7/8頭で投与後 21 日にACNU の抗腫瘍効果を評価したところ、PR 1/7頭、SD5/7頭、PD1/7頭であった。

ACNU の最大用量は25mg/m2、主な副作用は好中球減少症であると判明した。CCNU と同様に、好中球数の最低値は ACNU 投与の 7 日後に観察され、すべての犬で 14 日目までに基準範囲内に回復した。 血小板数の最低値は、ACNU投与後7日目から21日目の間に発生し、これらの結果に基づいて、推奨投与間隔は 21 日間であることが示された。CCNUは、10 mg、40 mg、または 100 mg のカプセル製剤しかなく、体重に応じて投与量を調整することは困難で、胃腸の状態により生体利用効率が低下する可能性がり、特に嘔吐する犬に薬剤を投与することは困難である。対照的に、ACNU は IV 注射に適した水溶性薬剤であるため、計算上の最適な薬用量を投与することが可能である。

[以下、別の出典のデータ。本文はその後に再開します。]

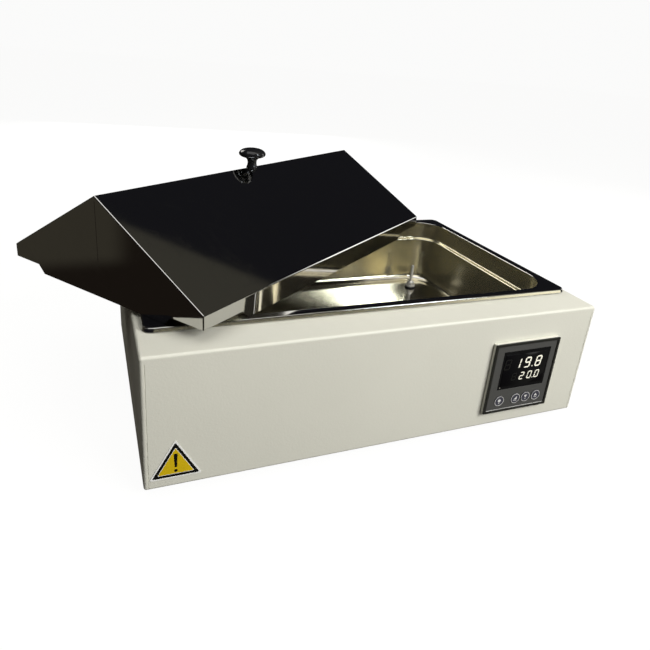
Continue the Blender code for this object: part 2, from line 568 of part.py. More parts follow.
# ================================================================== leads
tube("heater_lead", [flowing([(-174, RY + 20, 52.0), (-174, RY + 20, 42), (-166, RY + 12, 30), (-150, RY + 2, 27),
                              (RX - 28.5 - GAP, RY, 27)], 3)], 2.0, ((0.75, 0.72, 0.66), 0.6, 0.0))
tube("probe_lead", [flowing([(PROBE_X, PROBE_Y, FLOOR_Z - 12 - GAP), (PROBE_X, PROBE_Y, 30), (PROBE_X + 2, 280, 14),
                             (PROBE_X + 4, 200, 9), (PROBE_X, 110, 12), (176, 67, 30), (CTRL_X, Y_FRAME + GAP + 51.0, 34)], 3)],
     1.6, ((0.70, 0.70, 0.68), 0.6, 0.0))
tube("mains_lead", [flowing([(INLET_X, YR + GAP - 26.1, FIT_Z), (INLET_X, YR - 29, FIT_Z), (INLET_X - 4, 336, 24), (160, 324, 14),
                             (120, 329, 9), (102, 330, 8), (95.5, 330, 8)], 3)], 2.6, ((0.05, 0.05, 0.05), 0.6, 0.0))

# ================================================================== warning triangle
TRI_X, TRI_Z, TRI = -241.5, 11.0, 52.0
h = TRI * math.sqrt(3) / 2
pts = []
for k in range(3):
    a = math.radians(90 + 120 * k)
    for da in (-60, -20, 20, 60):
        pts.append((math.cos(a) * (h * 2 / 3 - 3.0) + 1.5 * math.cos(a + math.radians(da)),
                    math.sin(a) * (h * 2 / 3 - 3.0) + 1.5 * math.sin(a + math.radians(da))))
place(new_outline("warning_label", [pts], 0.3), ((0.85, 0.62, 0.03), 0.4, 0.0), (TRI_X, -GAP - 0.15, TRI_Z + h / 3), FACE)

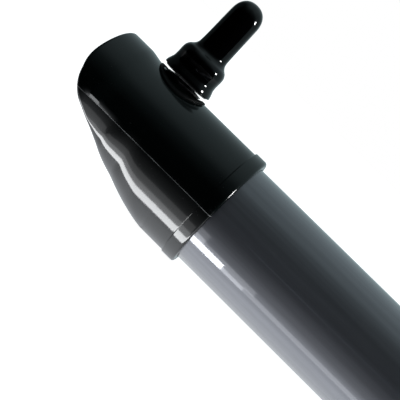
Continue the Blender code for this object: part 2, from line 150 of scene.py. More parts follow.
def tube_coating():
    """Dark grey lacquer with faint lengthwise drawing marks, orange peel and handling scuffs."""
    made, g = new_material("tube_coating", (0.25, 0.262, 0.29), 0.2, 0.2)
    drawn = g.noise(g.place((48, 1.2, 1), "UV"), 3.0, 4.0, 0.6)
    cloud = g.noise(g.place(), 45.0, 3.0)
    peel = g.noise(g.place(), 900.0, 2.0)
    scuff_lines = g.noise(g.place((700, 90, 500)), 1.0, 5.0, 0.65)
    scuff = g.between(scuff_lines, 0.66, 0.74)
    base = g.mix(g.between(drawn, 0.35, 0.7), (0.165, 0.170, 0.190), (0.284, 0.292, 0.326))
    base = g.mix(g.math("MULTIPLY", scuff, 0.35), base, (0.32, 0.335, 0.35))
    rough = g.math("ADD", g.between(cloud, 0.3, 0.7, 0.12, 0.17), g.math("MULTIPLY", scuff, 0.12))
    relief = g.bump(drawn, 0.02, 0.0002)
    g.set(Base_Color=base, Roughness=rough, Normal=g.bump(peel, 0.03, 0.0001, relief))
    g.set(Specular_IOR_Level=0.25, Coat_Weight=0.9, Coat_Roughness=0.035)
    return made


def shoe_plastic():
    """Black moulded plastic: soft gloss, faint moulding flow, dust specks and hairline scratches."""
    made, g = new_material("shoe_plastic", (0.006, 0.0075, 0.0072), 0.2)
    flow = g.noise(g.place((1, 0.35, 1)), 60.0, 4.0, 0.6)
    grain = g.noise(g.place(), 1800.0, 2.0)
    speck = g.between(g.noise(g.place(), 1500.0, 1.0), 0.76, 0.79)
    hair = g.between(g.noise(g.place((2200, 160, 900)), 1.0, 3.0, 0.7), 0.72, 0.78)
    # the flash along the split is painted pale in patches: partly its own rubbed whitening, partly a painted
    # highlight along the seam
    wear_and_highlight = g.between(g.noise(g.place((0.2, 1, 0.2)), 110.0, 3.0), 0.38, 0.6, 0.25, 1.0)
    flash = g.math("MULTIPLY", g.attribute("flash"), wear_and_highlight)
    marks = g.math("MAXIMUM", g.math("MULTIPLY", speck, 0.5), g.math("MULTIPLY", hair, 0.12))
    base = g.mix(g.between(flow, 0.35, 0.7), (0.0030, 0.0055, 0.0054), (0.0062, 0.0098, 0.0096))
    base = g.mix(marks, base, (0.06, 0.062, 0.06))
    base = g.mix(flash, base, (0.5, 0.505, 0.505))
    rough = g.between(flow, 0.3, 0.75, 0.09, 0.14)
    rough = g.math("ADD", rough, g.math("MULTIPLY", g.math("MAXIMUM", marks, flash), 0.4))
    relief = g.bump(flow, 0.05, 0.0004)
    g.set(Base_Color=base, Roughness=rough, Normal=g.bump(grain, 0.02, 0.00004, relief))
    return made


def dipped_vinyl():
    """Wet-looking black dip with slow ripples where it ran and set."""
    made, g = new_material("dipped_vinyl", (0.0015, 0.0015, 0.002), 0.05)
    ripple = g.noise(g.place((1, 1, 0.6)), 190.0, 2.0, 0.4)
    dust = g.between(g.noise(g.place(), 2100.0, 1.0), 0.77, 0.8)
    base = g.mix(g.math("MULTIPLY", dust, 0.3), (0.0012, 0.0012, 0.0016), (0.03, 0.03, 0.03))
    g.set(Base_Color=base, Roughness=g.between(ripple, 0.3, 0.7, 0.03, 0.075))
    g.set(Normal=g.bump(ripple, 0.22, 0.0006))
    return made


def black_steel():
    """Black oxide over steel, rubbed bright on thread crests and corners."""
    made, g = new_material("black_steel", (0.012, 0.012, 0.013), 0.3, 0.3)
    patch = g.between(g.noise(g.place(), 700.0, 4.0), 0.35, 0.65, 0.35, 1.0)
    share = g.math("MULTIPLY", g.attribute("crest"), patch)
    fine = g.noise(g.place(), 2400.0, 3.0)
    g.set(Base_Color=g.mix(share, (0.010, 0.010, 0.011), (0.42, 0.42, 0.42)))
    g.set(Roughness=g.between(fine, 0.3, 0.7, 0.22, 0.4), Normal=g.bump(fine, 0.12, 0.00006))
    return made


def zinc_steel():
    """Bright zinc plating with a faint crystal pattern, dull patches and fine rubbing marks."""
    made, g = new_material("zinc_steel", (0.5, 0.51, 0.53), 0.3, 1.0)
    cells = g.node("ShaderNodeTexVoronoi", Vector=g.place(), Scale=420.0).outputs["Color"]
    tone = g.node("ShaderNodeSeparateColor", Color=cells).outputs[0]
    dull = g.noise(g.place(), 90.0, 4.0, 0.6)
    fine = g.noise(g.place((1, 0.15, 1)), 2600.0, 3.0)
    base = g.mix(tone, (0.44, 0.45, 0.48), (0.56, 0.57, 0.60))
    base = g.mix(g.between(dull, 0.55, 0.75, 0.0, 0.5), base, (0.30, 0.30, 0.30))
    g.set(Base_Color=base, Roughness=g.between(dull, 0.3, 0.7, 0.2, 0.42))
    g.set(Normal=g.bump(fine, 0.08, 0.00005))
    return made


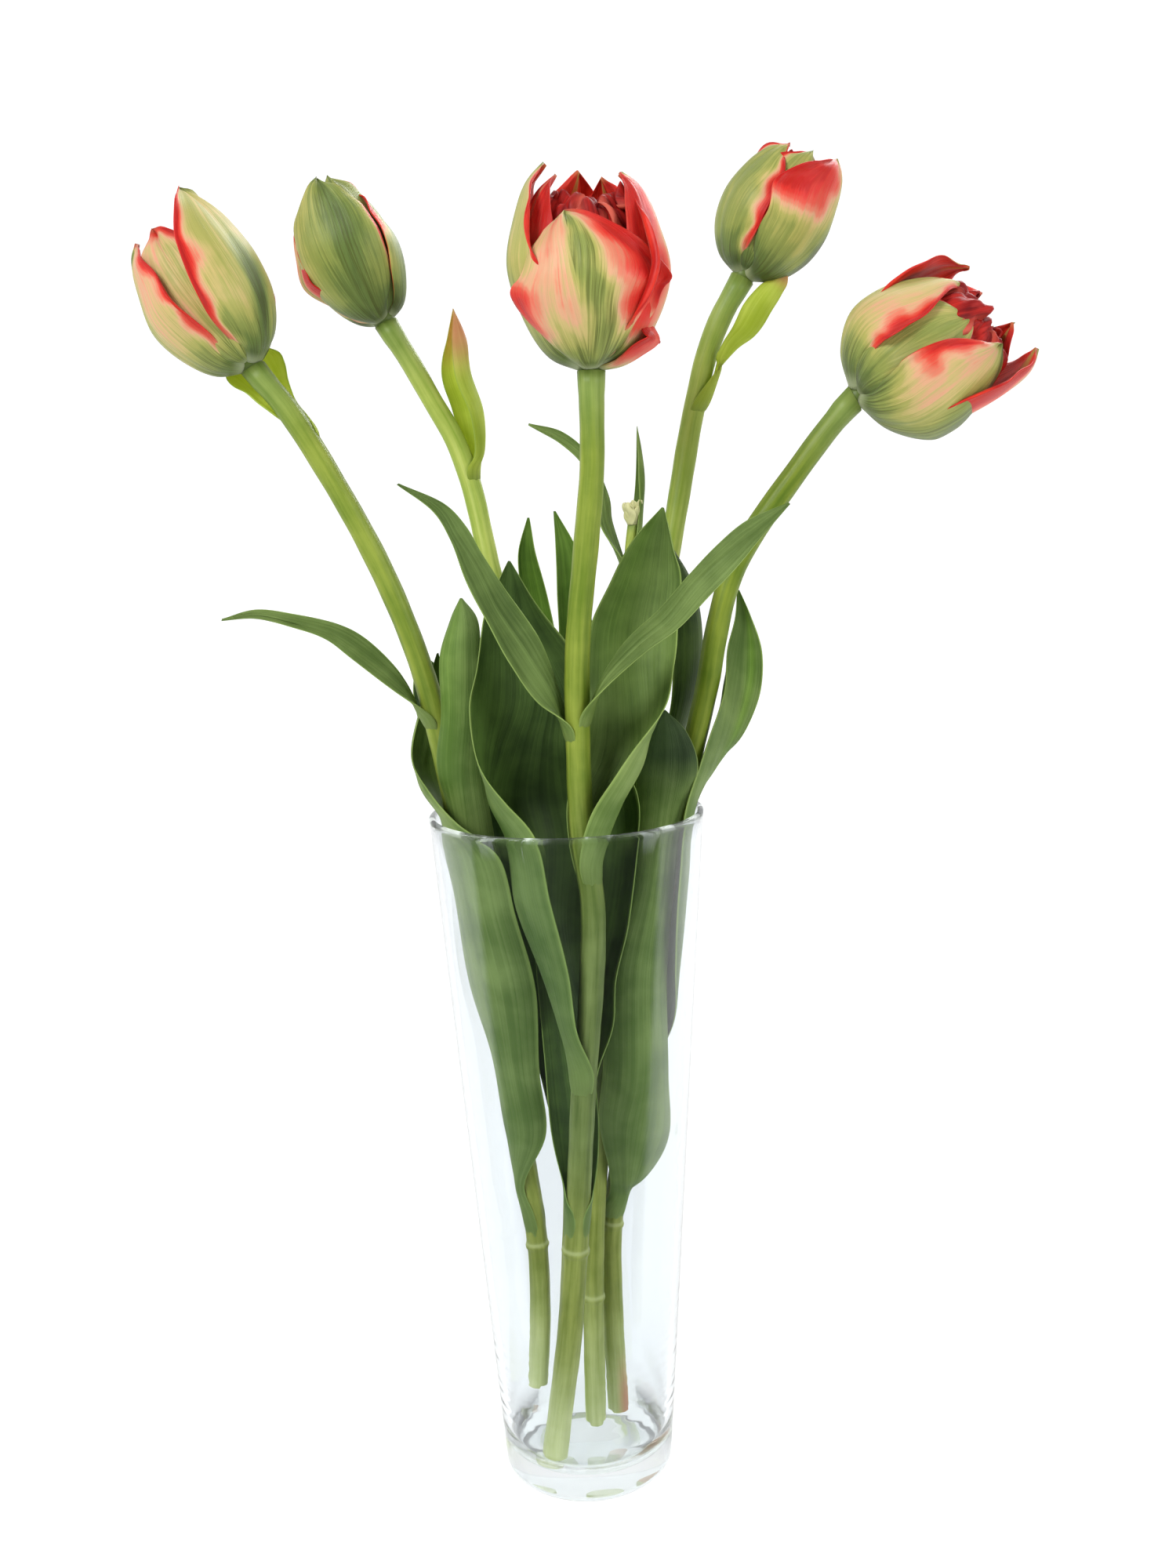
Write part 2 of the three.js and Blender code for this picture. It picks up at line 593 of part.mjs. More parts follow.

論文にも書いてあるように、CCNUは分割投与ができないので、日本の犬の体重では薬用量が不足したり過剰になったりと使いづらい抗がん剤です。内服薬でマイルドなイメージですが、副作用も強く、飲めたり飲めなかったり、吐いてしまったりと不確定要素が多いのが欠点です。以前よりかなり値上がりしてしまい、料金的なメリットも無くなってしまいました。むしろACNUの方が安価になっていると思います。ACNUは静脈投与できる製剤で、確実性や正確性は比べものになりません。リンパ腫のレスキュー療法に組み入れていきたいと考えています。